Cuernavaca, Morelos, Mexico
Sadriddin Akhmedov (11-0, 10) vs Stephen Danyo (17-3-3, 6)
Highly regarded Kazakh prospect Sadriddin Akhmedov will return to the ring after well over a year out as he takes on Dutch fighter Setephen Danya in a bout for 4 minor titles. The excellent Akhmedov has been one of the most promising Kazakh fighters in recent years and he seems to have it all, with skills, power, stamina, a solid boxing brain and a solid promoter behind him. Given what we’ve seen of Akhmedov the view is that he’s one of the men heading towards world titles. Danyo on the other hand has never been stopped, he’s proven himself as a tough nut and he does have the durability and experience to test the Kazakh youngster, especially given his length lay off. This should be a real good test for Akhmedov, but if he’s as good as we think he should take a very clear win.
Luzhniki, Moscow, Russia
Bektemir Melikuziev (6-0, 5) Vs Sergey Kovalev (34-4-1, 29)
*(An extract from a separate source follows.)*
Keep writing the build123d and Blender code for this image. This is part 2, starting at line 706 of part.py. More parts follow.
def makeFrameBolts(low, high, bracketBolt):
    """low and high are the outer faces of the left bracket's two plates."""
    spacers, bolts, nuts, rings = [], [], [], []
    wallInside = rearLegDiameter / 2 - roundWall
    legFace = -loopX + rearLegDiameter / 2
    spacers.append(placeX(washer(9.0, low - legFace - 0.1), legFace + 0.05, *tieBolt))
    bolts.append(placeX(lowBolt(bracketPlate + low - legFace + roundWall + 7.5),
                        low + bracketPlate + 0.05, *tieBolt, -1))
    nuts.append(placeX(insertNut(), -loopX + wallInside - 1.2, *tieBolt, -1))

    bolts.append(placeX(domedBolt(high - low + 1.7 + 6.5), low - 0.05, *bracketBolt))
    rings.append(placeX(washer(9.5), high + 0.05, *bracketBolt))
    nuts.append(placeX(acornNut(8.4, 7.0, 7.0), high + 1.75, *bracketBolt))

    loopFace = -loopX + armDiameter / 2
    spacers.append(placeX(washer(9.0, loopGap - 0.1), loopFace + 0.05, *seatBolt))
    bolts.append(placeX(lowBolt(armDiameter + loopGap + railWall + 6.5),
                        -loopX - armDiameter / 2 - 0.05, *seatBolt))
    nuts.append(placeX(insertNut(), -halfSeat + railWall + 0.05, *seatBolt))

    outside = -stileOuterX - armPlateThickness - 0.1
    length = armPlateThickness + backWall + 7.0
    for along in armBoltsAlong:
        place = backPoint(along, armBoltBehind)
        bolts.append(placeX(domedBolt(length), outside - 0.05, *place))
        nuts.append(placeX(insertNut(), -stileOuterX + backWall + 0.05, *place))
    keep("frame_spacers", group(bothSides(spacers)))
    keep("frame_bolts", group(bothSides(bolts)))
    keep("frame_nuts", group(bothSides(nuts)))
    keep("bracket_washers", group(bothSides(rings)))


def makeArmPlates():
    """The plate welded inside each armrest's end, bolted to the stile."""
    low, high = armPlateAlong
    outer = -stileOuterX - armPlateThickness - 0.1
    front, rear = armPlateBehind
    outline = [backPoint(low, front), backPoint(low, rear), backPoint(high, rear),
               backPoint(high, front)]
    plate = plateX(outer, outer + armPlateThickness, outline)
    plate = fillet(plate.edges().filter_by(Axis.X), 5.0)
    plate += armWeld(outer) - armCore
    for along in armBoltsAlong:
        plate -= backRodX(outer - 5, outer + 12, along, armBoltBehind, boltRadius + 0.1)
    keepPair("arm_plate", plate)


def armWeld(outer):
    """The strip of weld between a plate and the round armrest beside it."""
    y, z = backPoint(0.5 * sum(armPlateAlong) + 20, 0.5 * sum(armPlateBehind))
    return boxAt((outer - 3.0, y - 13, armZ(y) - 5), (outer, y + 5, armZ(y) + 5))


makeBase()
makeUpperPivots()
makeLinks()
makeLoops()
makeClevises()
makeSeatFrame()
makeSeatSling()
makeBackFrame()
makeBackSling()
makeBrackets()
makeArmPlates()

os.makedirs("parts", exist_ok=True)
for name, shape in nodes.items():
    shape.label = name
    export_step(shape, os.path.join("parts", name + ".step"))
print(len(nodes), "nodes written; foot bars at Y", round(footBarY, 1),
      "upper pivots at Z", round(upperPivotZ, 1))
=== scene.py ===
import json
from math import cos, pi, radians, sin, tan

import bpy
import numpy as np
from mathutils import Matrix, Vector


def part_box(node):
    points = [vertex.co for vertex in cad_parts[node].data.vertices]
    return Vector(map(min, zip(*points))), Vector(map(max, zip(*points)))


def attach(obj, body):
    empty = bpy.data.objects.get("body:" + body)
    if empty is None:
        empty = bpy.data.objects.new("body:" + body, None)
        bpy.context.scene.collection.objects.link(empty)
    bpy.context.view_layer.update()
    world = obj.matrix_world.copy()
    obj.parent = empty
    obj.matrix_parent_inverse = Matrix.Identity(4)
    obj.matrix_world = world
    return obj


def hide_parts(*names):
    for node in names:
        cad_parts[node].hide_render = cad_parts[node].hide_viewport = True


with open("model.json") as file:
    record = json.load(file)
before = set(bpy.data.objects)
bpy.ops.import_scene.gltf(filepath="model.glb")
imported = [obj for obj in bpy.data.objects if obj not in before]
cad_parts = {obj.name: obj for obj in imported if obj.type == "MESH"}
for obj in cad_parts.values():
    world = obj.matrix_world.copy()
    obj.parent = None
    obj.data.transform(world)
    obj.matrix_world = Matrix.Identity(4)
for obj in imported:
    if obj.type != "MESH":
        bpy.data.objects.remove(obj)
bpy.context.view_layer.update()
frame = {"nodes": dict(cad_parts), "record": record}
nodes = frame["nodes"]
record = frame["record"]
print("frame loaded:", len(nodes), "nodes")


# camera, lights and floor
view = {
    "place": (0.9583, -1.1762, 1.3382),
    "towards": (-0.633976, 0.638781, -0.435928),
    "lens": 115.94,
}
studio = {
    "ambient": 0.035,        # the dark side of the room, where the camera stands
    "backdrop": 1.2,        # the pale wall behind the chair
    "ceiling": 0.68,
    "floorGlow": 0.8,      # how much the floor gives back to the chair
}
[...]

Unbeaten Uzbek destroyer Bektemir Melikuziev is set to take a massive step up in class at the end of the month as he takes on former multi-time Light Heavyweight champion Sergey Kovalev. With many tipping the “Bully” to be a future world champion this is the sort of test that will help fast track him to a title, and could be a shrewd bit of match making, or a case of biting off too much too soon. Kovalev has been on the slide for a while, and he no longer looks like the “Krusher” who dismantled the likes of Jean Pascal, but with his power and with a Russian crowd behind him he is very much a live under-dog here. On paper this is a real test for Melikuviez, but if he’s as good as we, and many others, think he could end up retiring Kovalev. Interestingly for Kovalev this will be his first bout since his 2019 loss to Saul Alvarez and at 37 father time may well be just as much of an enemy as Melikuziev. Potentially one of the smartest bits of matchmaking we’ll see in 2021, or a big mistake by Melikueziev’s team.